• **AVAILABLE DATA**:
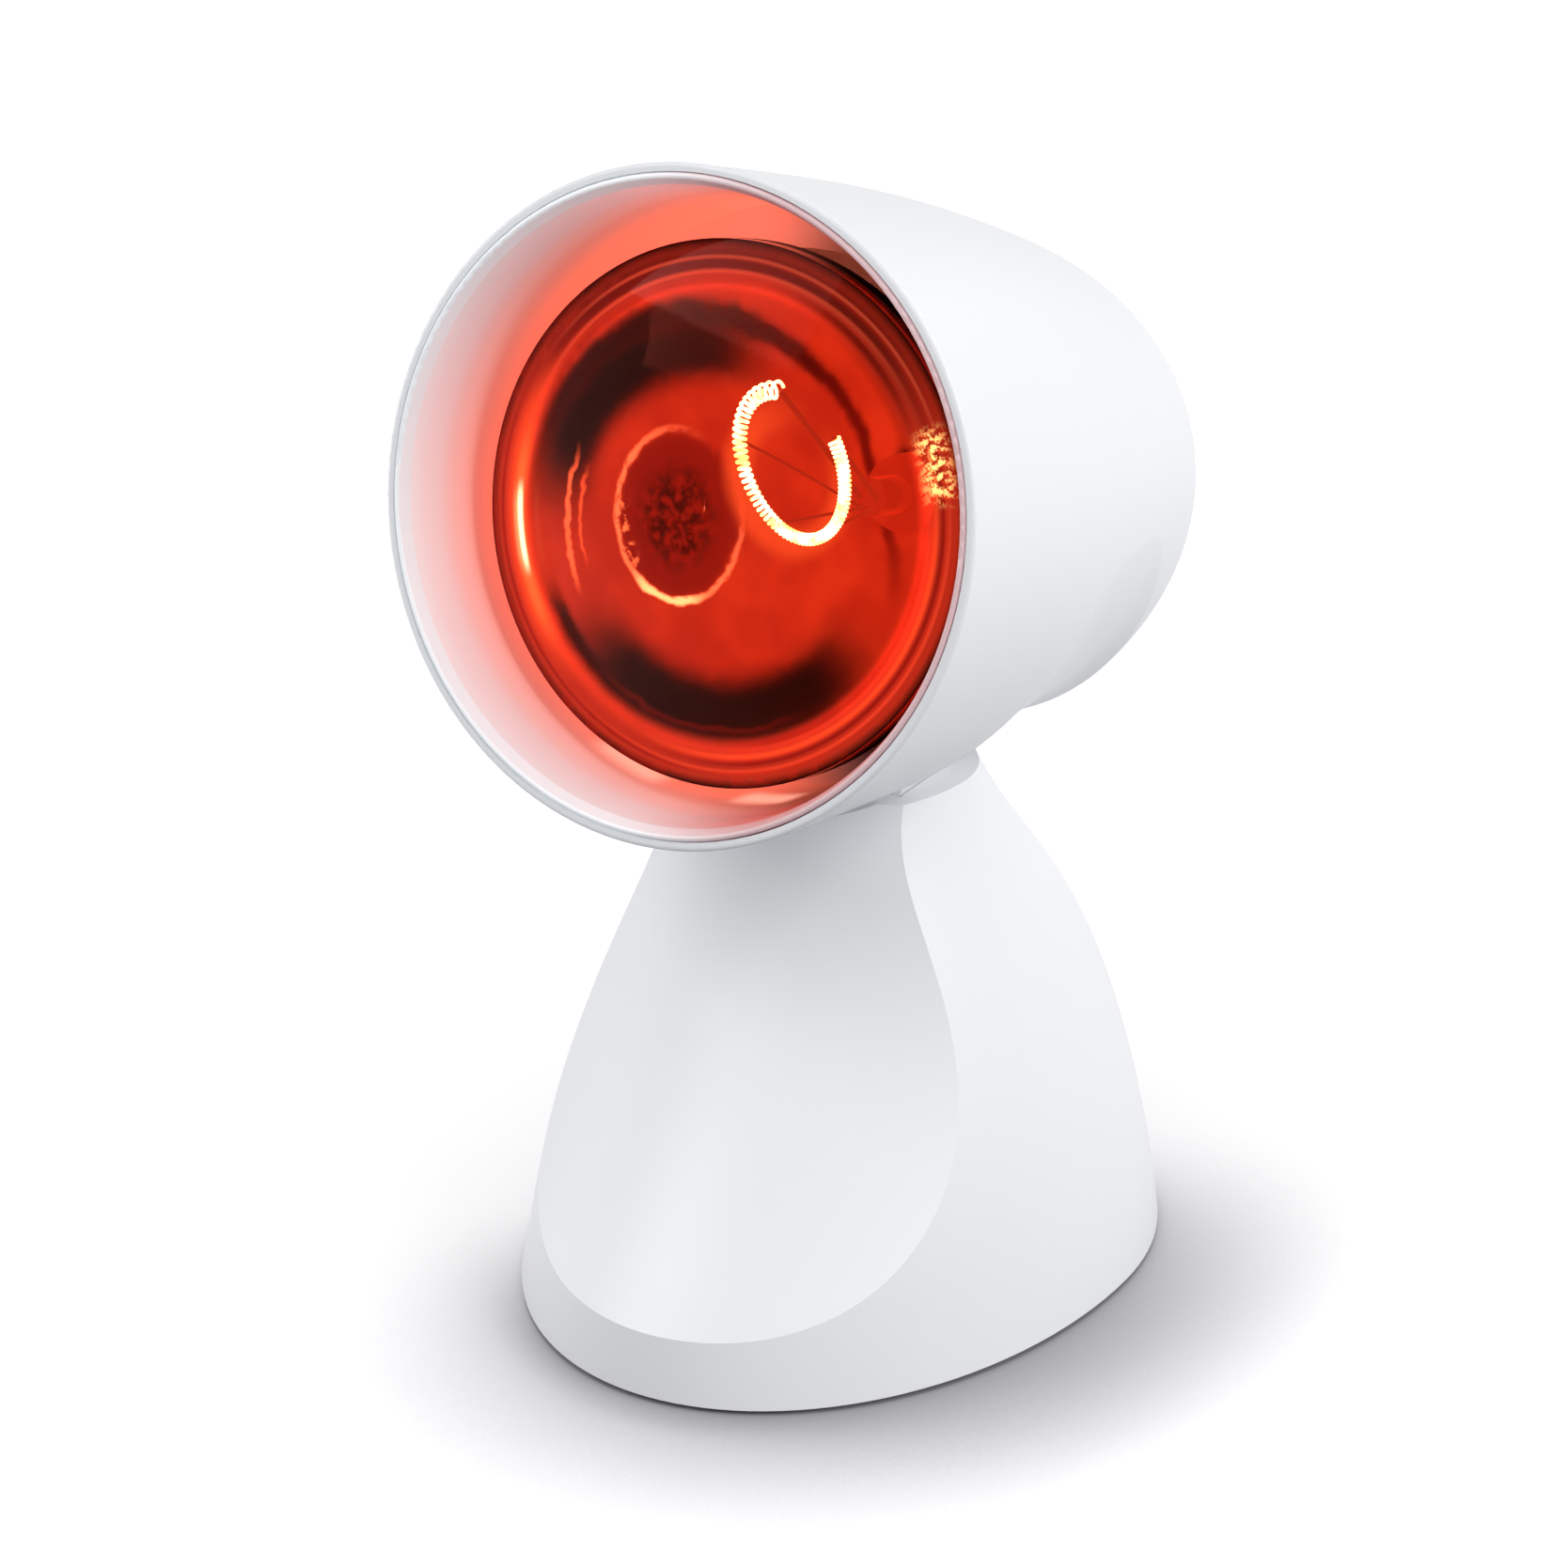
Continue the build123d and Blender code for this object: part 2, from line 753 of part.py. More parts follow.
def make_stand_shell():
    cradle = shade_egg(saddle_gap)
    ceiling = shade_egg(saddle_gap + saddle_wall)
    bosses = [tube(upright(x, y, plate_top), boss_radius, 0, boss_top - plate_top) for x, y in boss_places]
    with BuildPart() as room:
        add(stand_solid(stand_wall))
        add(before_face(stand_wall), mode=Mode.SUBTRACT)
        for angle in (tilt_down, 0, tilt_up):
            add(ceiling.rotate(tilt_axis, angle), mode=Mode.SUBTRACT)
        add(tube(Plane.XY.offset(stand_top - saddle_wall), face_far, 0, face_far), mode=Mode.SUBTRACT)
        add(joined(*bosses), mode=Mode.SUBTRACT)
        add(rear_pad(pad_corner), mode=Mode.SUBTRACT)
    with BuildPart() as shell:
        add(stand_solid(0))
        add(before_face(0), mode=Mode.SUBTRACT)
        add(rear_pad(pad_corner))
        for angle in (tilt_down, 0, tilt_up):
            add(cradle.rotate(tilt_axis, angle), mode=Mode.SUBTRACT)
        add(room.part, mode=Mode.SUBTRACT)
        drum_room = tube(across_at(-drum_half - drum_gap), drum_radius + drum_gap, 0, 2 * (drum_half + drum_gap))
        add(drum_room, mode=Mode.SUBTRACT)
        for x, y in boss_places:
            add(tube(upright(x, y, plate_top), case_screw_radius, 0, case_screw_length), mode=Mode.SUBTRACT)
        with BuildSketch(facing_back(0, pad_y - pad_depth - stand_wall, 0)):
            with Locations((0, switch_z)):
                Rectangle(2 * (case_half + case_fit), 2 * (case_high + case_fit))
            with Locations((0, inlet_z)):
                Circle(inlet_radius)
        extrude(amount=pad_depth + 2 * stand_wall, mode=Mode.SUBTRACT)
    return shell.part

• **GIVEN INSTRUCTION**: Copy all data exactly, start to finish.

• **CORRECT RESPONSE**:
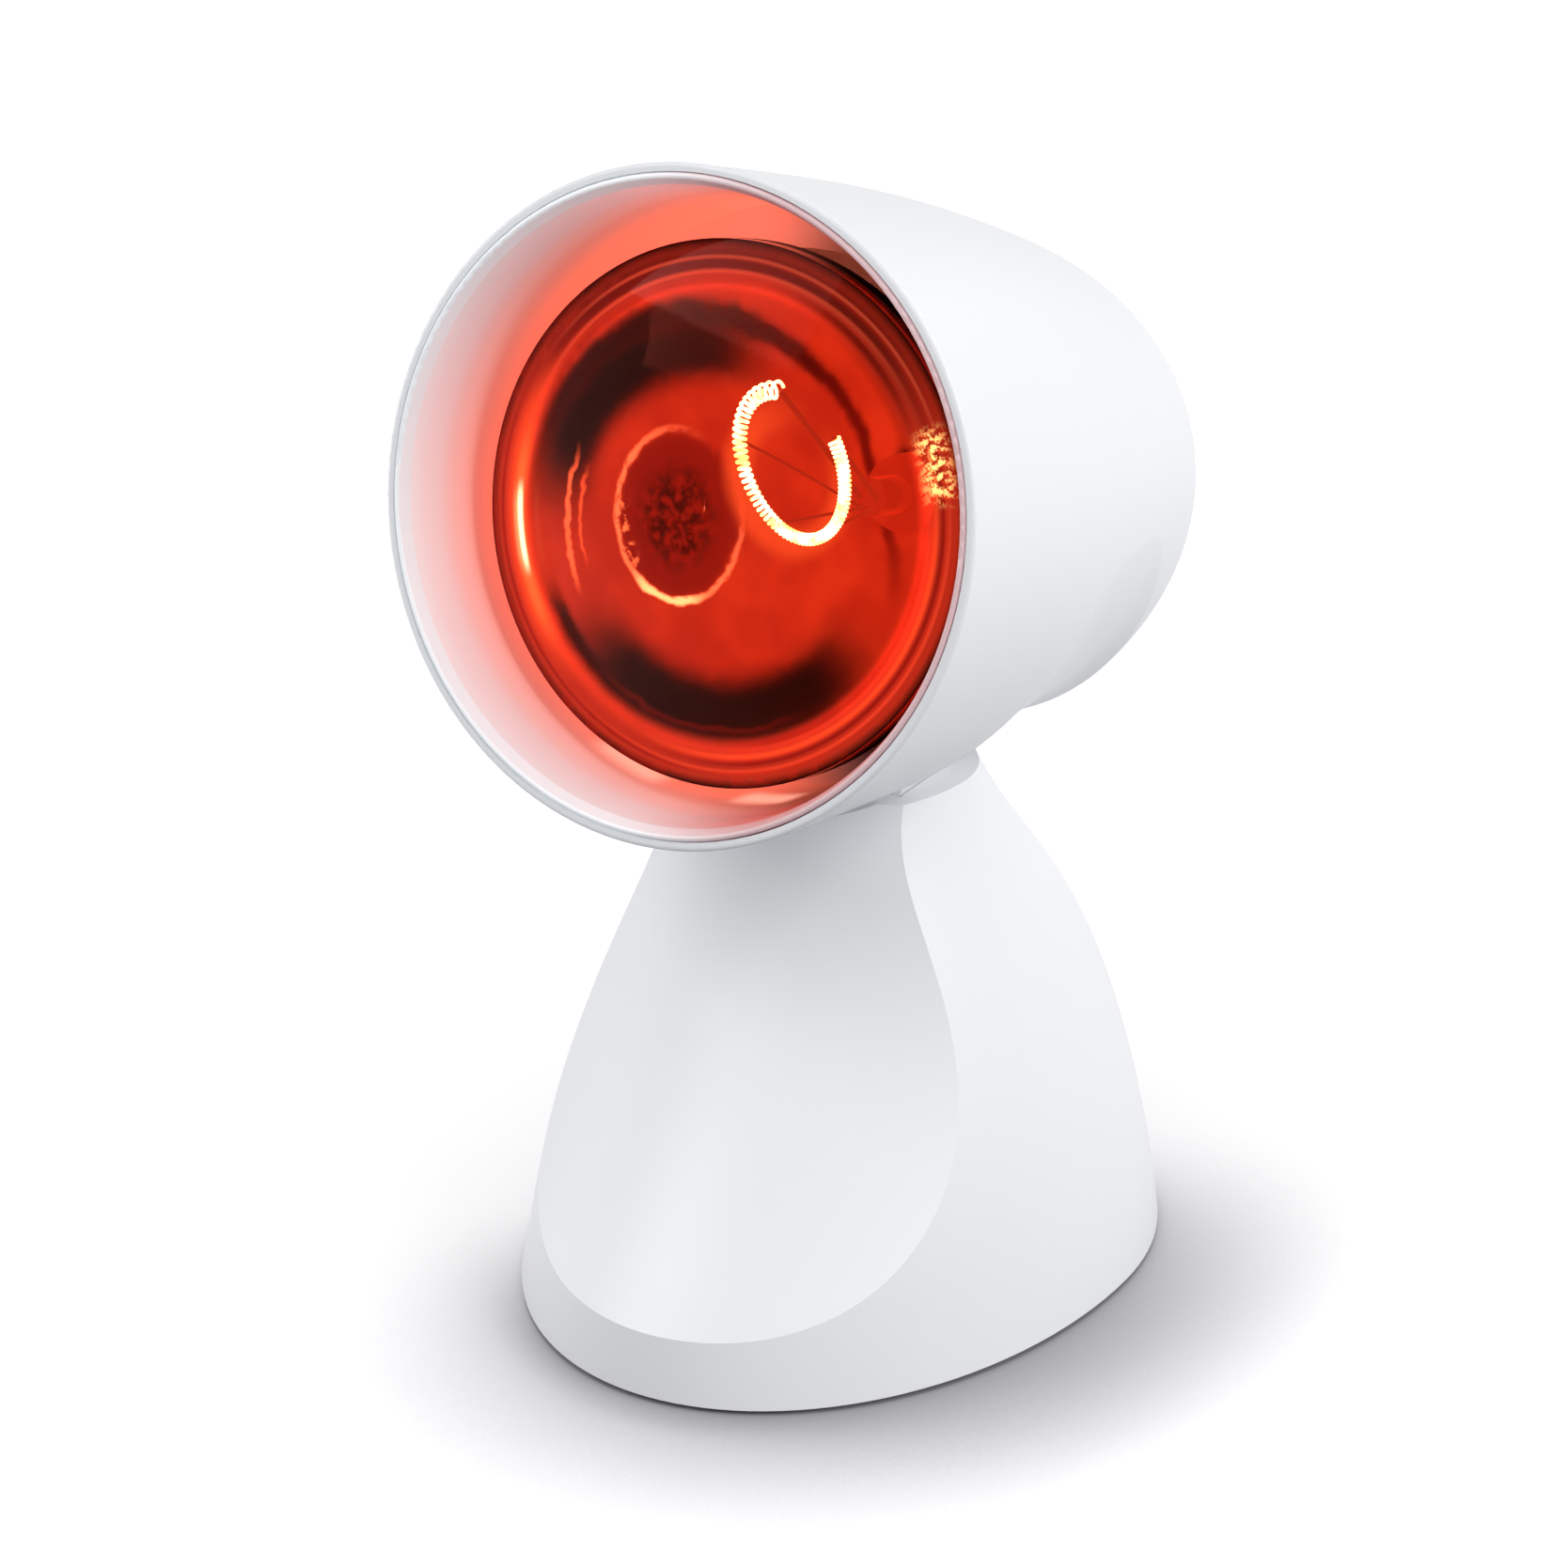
Continue the build123d and Blender code for this object: part 2, from line 753 of part.py. More parts follow.
def make_stand_shell():
    cradle = shade_egg(saddle_gap)
    ceiling = shade_egg(saddle_gap + saddle_wall)
    bosses = [tube(upright(x, y, plate_top), boss_radius, 0, boss_top - plate_top) for x, y in boss_places]
    with BuildPart() as room:
        add(stand_solid(stand_wall))
        add(before_face(stand_wall), mode=Mode.SUBTRACT)
        for angle in (tilt_down, 0, tilt_up):
            add(ceiling.rotate(tilt_axis, angle), mode=Mode.SUBTRACT)
        add(tube(Plane.XY.offset(stand_top - saddle_wall), face_far, 0, face_far), mode=Mode.SUBTRACT)
        add(joined(*bosses), mode=Mode.SUBTRACT)
        add(rear_pad(pad_corner), mode=Mode.SUBTRACT)
    with BuildPart() as shell:
        add(stand_solid(0))
        add(before_face(0), mode=Mode.SUBTRACT)
        add(rear_pad(pad_corner))
        for angle in (tilt_down, 0, tilt_up):
            add(cradle.rotate(tilt_axis, angle), mode=Mode.SUBTRACT)
        add(room.part, mode=Mode.SUBTRACT)
        drum_room = tube(across_at(-drum_half - drum_gap), drum_radius + drum_gap, 0, 2 * (drum_half + drum_gap))
        add(drum_room, mode=Mode.SUBTRACT)
        for x, y in boss_places:
            add(tube(upright(x, y, plate_top), case_screw_radius, 0, case_screw_length), mode=Mode.SUBTRACT)
        with BuildSketch(facing_back(0, pad_y - pad_depth - stand_wall, 0)):
            with Locations((0, switch_z)):
                Rectangle(2 * (case_half + case_fit), 2 * (case_high + case_fit))
            with Locations((0, inlet_z)):
                Circle(inlet_radius)
        extrude(amount=pad_depth + 2 * stand_wall, mode=Mode.SUBTRACT)
    return shell.part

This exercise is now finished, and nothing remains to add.